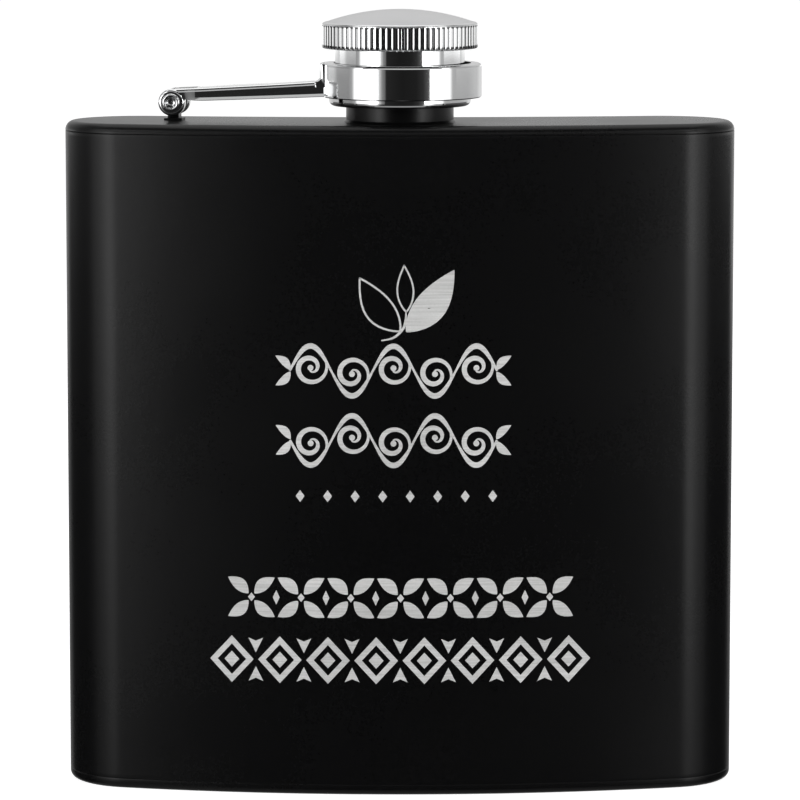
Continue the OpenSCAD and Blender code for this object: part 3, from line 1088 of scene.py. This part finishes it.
def panel(name, azs, zs, r=0.6, gloss_only=False):
    """Curved panel round the object. azs lists (azimuth, level), 0 towards the front and positive to +X;
    zs lists (height, share of the level)."""
    def table(x, tab):
        if x <= tab[0][0]:
            return tab[0][1]
        return lerp_table(x, tab)
    az0, az1 = azs[0][0], azs[-1][0]
    z0, z1 = zs[0][0], zs[-1][0]
    n = max(12, int(az1 - az0))
    rows_z = sorted(set([round(z0 + (z1 - z0) * j / 24, 6) for j in range(25)] + [round(q[0], 6) for q in zs]))
    m_ = len(rows_z) - 1
    v, f, lev = [], [], []
    for i in range(n + 1):
        az = az0 + (az1 - az0) * i / n
        a = math.radians(az)
        for j in range(m_ + 1):
            z = rows_z[j]
            v.append((r * 1000 * math.sin(a), -r * 1000 * math.cos(a), z * 1000))
            lev.append(table(az, azs) * table(z, zs))
    for i in range(n):
        for j in range(m_):
            q = i * (m_ + 1) + j
            f.append([q, q + 1, q + m_ + 2, q + m_ + 1])
    ob = new_mesh(name, v, f, True, (lamp(name),))
    at = ob.data.attributes.new("level", "FLOAT", "POINT")
    for i, x in enumerate(lev):
        at.data[i].value = x
    ob.visible_camera = False
    ob.visible_shadow = False
    ob.visible_transmission = False
    if gloss_only:
        ob.visible_diffuse = False
    return ob


FADE_L = [(-0.22, 0.04), (-0.14, 0.13), (-0.04, 0.30), (0.06, 1.0), (0.62, 1.0)]
FADE_R = [(-0.22, 0.05), (-0.14, 0.15), (-0.04, 0.46), (0.06, 1.0), (0.62, 1.0)]
panel("box_left", [(-84, 0.3), (-77, 0.45), (-73, 1.25), (-62, 1.5), (-54, 2.6), (-47, 4.6), (-40, 4.6), (-37, 2.6), (-34, 0.8), (-29, 0.26), (-22, 0.07)], FADE_L)
panel("box_right", [(38, 0.3), (40, 2.4), (42, 4.6), (48, 4.6), (54, 3.0), (61, 1.6), (72, 1.3), (77, 0.5), (84, 0.45)], FADE_R)
for sd in (-1, 1):
    side = [(-134, 0.6), (-118, 0.55), (-108, 0.31), (-84, 0.29)] if sd < 0 else [(84, 0.47), (108, 0.46), (126, 0.55), (134, 0.6)]
    panel("side_%s" % ("left" if sd < 0 else "right"), side,
          [(0.0555, 0.1), (0.0595, 1.0), (0.0725, 1.0), (0.0755, 2.6), (0.12, 2.6), (0.14, 0.9), (0.6, 0.9)])
    az = sorted((sd * 76, sd * 140))
    panel("side_flag_%s" % ("left" if sd < 0 else "right"), [(az[0], 0.02), (az[1], 0.02)], [(-0.6, 1.0), (0.0555, 1.0)], 0.58, True)
panel("back_light", [(134, 0.55), (150, 0.75), (200, 0.75), (226, 0.55)], [(0.0, 1.0), (0.0725, 1.0), (0.0755, 1.5), (0.12, 1.5), (0.128, 0.8), (0.26, 0.85), (0.4, 1.0), (0.7, 1.0)])
panel("flag_front", [(-24, 0.02), (0, 0.012), (20, 0.015), (30, 0.03), (36, 0.08), (40, 0.16)], [(-0.5, 1.0), (0.225, 1.0)], 0.55, True)
panel("strip_high", [(-60, 0.3), (-40, 0.55), (35, 0.6), (60, 0.3)], [(0.24, 0.2), (0.27, 1.0), (0.36, 1.0), (0.40, 0.2)], 0.57, True)
panel("flag_high", [(-75, 0.02), (75, 0.02)], [(0.31, 1.0), (0.92, 1.0)], 0.3, True)

# overhead softbox
v = [(-450, -300, 800), (450, -300, 800), (450, 500, 800), (-450, 500, 800)]
top = new_mesh("box_top", v, [[0, 3, 2, 1]], False, (emit("box_top", 1.25),))
top.visible_camera = False
top.visible_shadow = False

# front fill, seen by matt surfaces only
ld = bpy.data.lights.new("fill", "AREA")
ld.shape = "RECTANGLE"
ld.size, ld.size_y = 0.9, 0.9
ld.energy = 3.2
lo = bpy.data.objects.new("fill", ld)
scene.collection.objects.link(lo)
lo.location = (0.1, -1.1, 0.55)
lo.rotation_euler = (Vector((0, 0, 0.06)) - Vector(lo.location)).to_track_quat("-Z", "Y").to_euler()
lo.visible_glossy = False
lo.visible_camera = False

w = bpy.data.worlds.new("studio")
scene.world = w
w.use_nodes = True
w.node_tree.nodes["Background"].inputs["Color"].default_value = (0.30, 0.30, 0.30, 1)
w.node_tree.nodes["Background"].inputs["Strength"].default_value = 1.0

# floor and the pale surround
fm = bpy.data.materials.new("floor")
fm.use_nodes = True
fb = fm.node_tree.nodes["Principled BSDF"]
fb.inputs["Base Color"].default_value = (0.5, 0.5, 0.5, 1)
fb.inputs["Roughness"].default_value = 0.9
fb.inputs["Emission Color"].default_value = (1, 1, 1, 1)
fb.inputs["Emission Strength"].default_value = 0.86
v, f = [], []
N = 96
for i in range(N):
    a = 2 * math.pi * i / N
    v.append((2900 * math.cos(a), 2900 * math.sin(a), 0))
floor = new_mesh("floor", v, [list(range(N))], False, (fm,))
floor.location.z = -0.00002
floor.visible_glossy = False
v, f = [], []
R = 3000
for i in range(N):
    a = 2 * math.pi * i / N
    for e in range(0, 13):
        el = math.radians(-6 + 96 * e / 12)
        v.append((R * math.cos(a) * math.cos(el), R * math.sin(a) * math.cos(el), R * math.sin(el)))
for i in range(N):
    for e in range(12):
        a, b = i * 13 + e, ((i + 1) % N) * 13 + e
        f.append([a, a + 1, b + 1, b])
sky = new_mesh("surround", v, f, True, (emit("surround", 1.05),))
for k in ("visible_glossy", "visible_diffuse", "visible_shadow", "visible_transmission", "visible_volume_scatter"):
    setattr(sky, k, False)

cam = bpy.data.cameras.new("cam")
cam.sensor_width = 36
F_PX = 4600.0
cam.lens = F_PX / 800 * 36
cam.shift_y = -0.04
cam.clip_start, cam.clip_end = 0.01, 20
co = bpy.data.objects.new("cam", cam)
scene.collection.objects.link(co)
scene.camera = co
co.location = (0.000013, -0.650577, 0.136768)
co.rotation_mode = "QUATERNION"
pitch = math.radians(6.7850)
co.rotation_quaternion = Vector((0, math.cos(pitch), -math.sin(pitch))).to_track_quat("-Z", "Y")

scene.view_settings.view_transform = "Standard"
scene.view_settings.look = "None"
scene.view_settings.exposure = 0
scene.view_settings.gamma = 1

----

Restate the data above word for word, please.

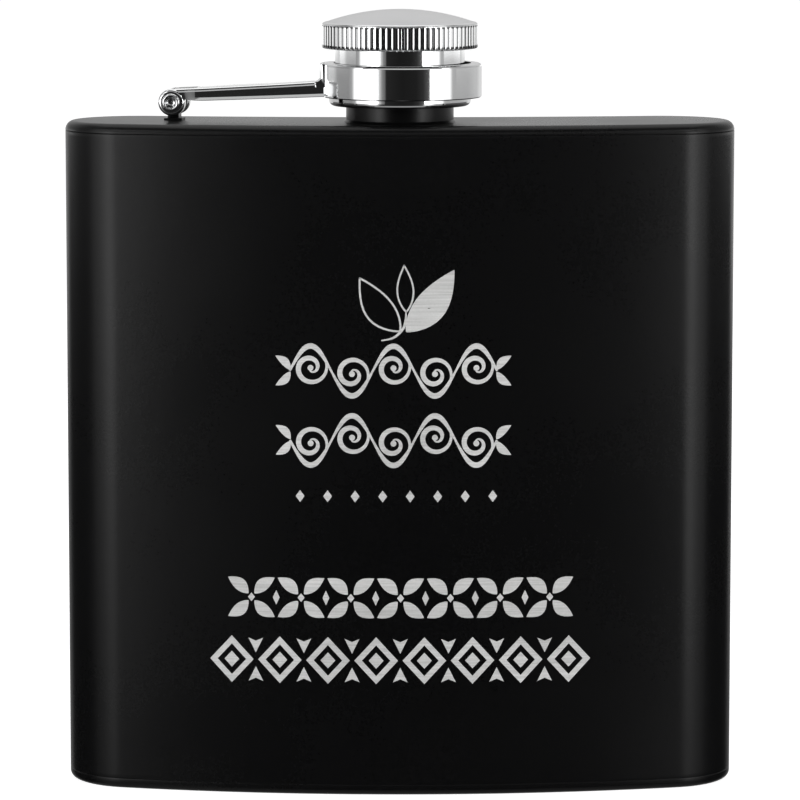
Continue the OpenSCAD and Blender code for this object: part 3, from line 1088 of scene.py. This part finishes it.
def panel(name, azs, zs, r=0.6, gloss_only=False):
    """Curved panel round the object. azs lists (azimuth, level), 0 towards the front and positive to +X;
    zs lists (height, share of the level)."""
    def table(x, tab):
        if x <= tab[0][0]:
            return tab[0][1]
        return lerp_table(x, tab)
    az0, az1 = azs[0][0], azs[-1][0]
    z0, z1 = zs[0][0], zs[-1][0]
    n = max(12, int(az1 - az0))
    rows_z = sorted(set([round(z0 + (z1 - z0) * j / 24, 6) for j in range(25)] + [round(q[0], 6) for q in zs]))
    m_ = len(rows_z) - 1
    v, f, lev = [], [], []
    for i in range(n + 1):
        az = az0 + (az1 - az0) * i / n
        a = math.radians(az)
        for j in range(m_ + 1):
            z = rows_z[j]
            v.append((r * 1000 * math.sin(a), -r * 1000 * math.cos(a), z * 1000))
            lev.append(table(az, azs) * table(z, zs))
    for i in range(n):
        for j in range(m_):
            q = i * (m_ + 1) + j
            f.append([q, q + 1, q + m_ + 2, q + m_ + 1])
    ob = new_mesh(name, v, f, True, (lamp(name),))
    at = ob.data.attributes.new("level", "FLOAT", "POINT")
    for i, x in enumerate(lev):
        at.data[i].value = x
    ob.visible_camera = False
    ob.visible_shadow = False
    ob.visible_transmission = False
    if gloss_only:
        ob.visible_diffuse = False
    return ob


FADE_L = [(-0.22, 0.04), (-0.14, 0.13), (-0.04, 0.30), (0.06, 1.0), (0.62, 1.0)]
FADE_R = [(-0.22, 0.05), (-0.14, 0.15), (-0.04, 0.46), (0.06, 1.0), (0.62, 1.0)]
panel("box_left", [(-84, 0.3), (-77, 0.45), (-73, 1.25), (-62, 1.5), (-54, 2.6), (-47, 4.6), (-40, 4.6), (-37, 2.6), (-34, 0.8), (-29, 0.26), (-22, 0.07)], FADE_L)
panel("box_right", [(38, 0.3), (40, 2.4), (42, 4.6), (48, 4.6), (54, 3.0), (61, 1.6), (72, 1.3), (77, 0.5), (84, 0.45)], FADE_R)
for sd in (-1, 1):
    side = [(-134, 0.6), (-118, 0.55), (-108, 0.31), (-84, 0.29)] if sd < 0 else [(84, 0.47), (108, 0.46), (126, 0.55), (134, 0.6)]
    panel("side_%s" % ("left" if sd < 0 else "right"), side,
          [(0.0555, 0.1), (0.0595, 1.0), (0.0725, 1.0), (0.0755, 2.6), (0.12, 2.6), (0.14, 0.9), (0.6, 0.9)])
    az = sorted((sd * 76, sd * 140))
    panel("side_flag_%s" % ("left" if sd < 0 else "right"), [(az[0], 0.02), (az[1], 0.02)], [(-0.6, 1.0), (0.0555, 1.0)], 0.58, True)
panel("back_light", [(134, 0.55), (150, 0.75), (200, 0.75), (226, 0.55)], [(0.0, 1.0), (0.0725, 1.0), (0.0755, 1.5), (0.12, 1.5), (0.128, 0.8), (0.26, 0.85), (0.4, 1.0), (0.7, 1.0)])
panel("flag_front", [(-24, 0.02), (0, 0.012), (20, 0.015), (30, 0.03), (36, 0.08), (40, 0.16)], [(-0.5, 1.0), (0.225, 1.0)], 0.55, True)
panel("strip_high", [(-60, 0.3), (-40, 0.55), (35, 0.6), (60, 0.3)], [(0.24, 0.2), (0.27, 1.0), (0.36, 1.0), (0.40, 0.2)], 0.57, True)
panel("flag_high", [(-75, 0.02), (75, 0.02)], [(0.31, 1.0), (0.92, 1.0)], 0.3, True)

# overhead softbox
v = [(-450, -300, 800), (450, -300, 800), (450, 500, 800), (-450, 500, 800)]
top = new_mesh("box_top", v, [[0, 3, 2, 1]], False, (emit("box_top", 1.25),))
top.visible_camera = False
top.visible_shadow = False

# front fill, seen by matt surfaces only
ld = bpy.data.lights.new("fill", "AREA")
ld.shape = "RECTANGLE"
ld.size, ld.size_y = 0.9, 0.9
ld.energy = 3.2
lo = bpy.data.objects.new("fill", ld)
scene.collection.objects.link(lo)
lo.location = (0.1, -1.1, 0.55)
lo.rotation_euler = (Vector((0, 0, 0.06)) - Vector(lo.location)).to_track_quat("-Z", "Y").to_euler()
lo.visible_glossy = False
lo.visible_camera = False

w = bpy.data.worlds.new("studio")
scene.world = w
w.use_nodes = True
w.node_tree.nodes["Background"].inputs["Color"].default_value = (0.30, 0.30, 0.30, 1)
w.node_tree.nodes["Background"].inputs["Strength"].default_value = 1.0

# floor and the pale surround
fm = bpy.data.materials.new("floor")
fm.use_nodes = True
fb = fm.node_tree.nodes["Principled BSDF"]
fb.inputs["Base Color"].default_value = (0.5, 0.5, 0.5, 1)
fb.inputs["Roughness"].default_value = 0.9
fb.inputs["Emission Color"].default_value = (1, 1, 1, 1)
fb.inputs["Emission Strength"].default_value = 0.86
v, f = [], []
N = 96
for i in range(N):
    a = 2 * math.pi * i / N
    v.append((2900 * math.cos(a), 2900 * math.sin(a), 0))
floor = new_mesh("floor", v, [list(range(N))], False, (fm,))
floor.location.z = -0.00002
floor.visible_glossy = False
v, f = [], []
R = 3000
for i in range(N):
    a = 2 * math.pi * i / N
    for e in range(0, 13):
        el = math.radians(-6 + 96 * e / 12)
        v.append((R * math.cos(a) * math.cos(el), R * math.sin(a) * math.cos(el), R * math.sin(el)))
for i in range(N):
    for e in range(12):
        a, b = i * 13 + e, ((i + 1) % N) * 13 + e
        f.append([a, a + 1, b + 1, b])
sky = new_mesh("surround", v, f, True, (emit("surround", 1.05),))
for k in ("visible_glossy", "visible_diffuse", "visible_shadow", "visible_transmission", "visible_volume_scatter"):
    setattr(sky, k, False)

cam = bpy.data.cameras.new("cam")
cam.sensor_width = 36
F_PX = 4600.0
cam.lens = F_PX / 800 * 36
cam.shift_y = -0.04
cam.clip_start, cam.clip_end = 0.01, 20
co = bpy.data.objects.new("cam", cam)
scene.collection.objects.link(co)
scene.camera = co
co.location = (0.000013, -0.650577, 0.136768)
co.rotation_mode = "QUATERNION"
pitch = math.radians(6.7850)
co.rotation_quaternion = Vector((0, math.cos(pitch), -math.sin(pitch))).to_track_quat("-Z", "Y")

scene.view_settings.view_transform = "Standard"
scene.view_settings.look = "None"
scene.view_settings.exposure = 0
scene.view_settings.gamma = 1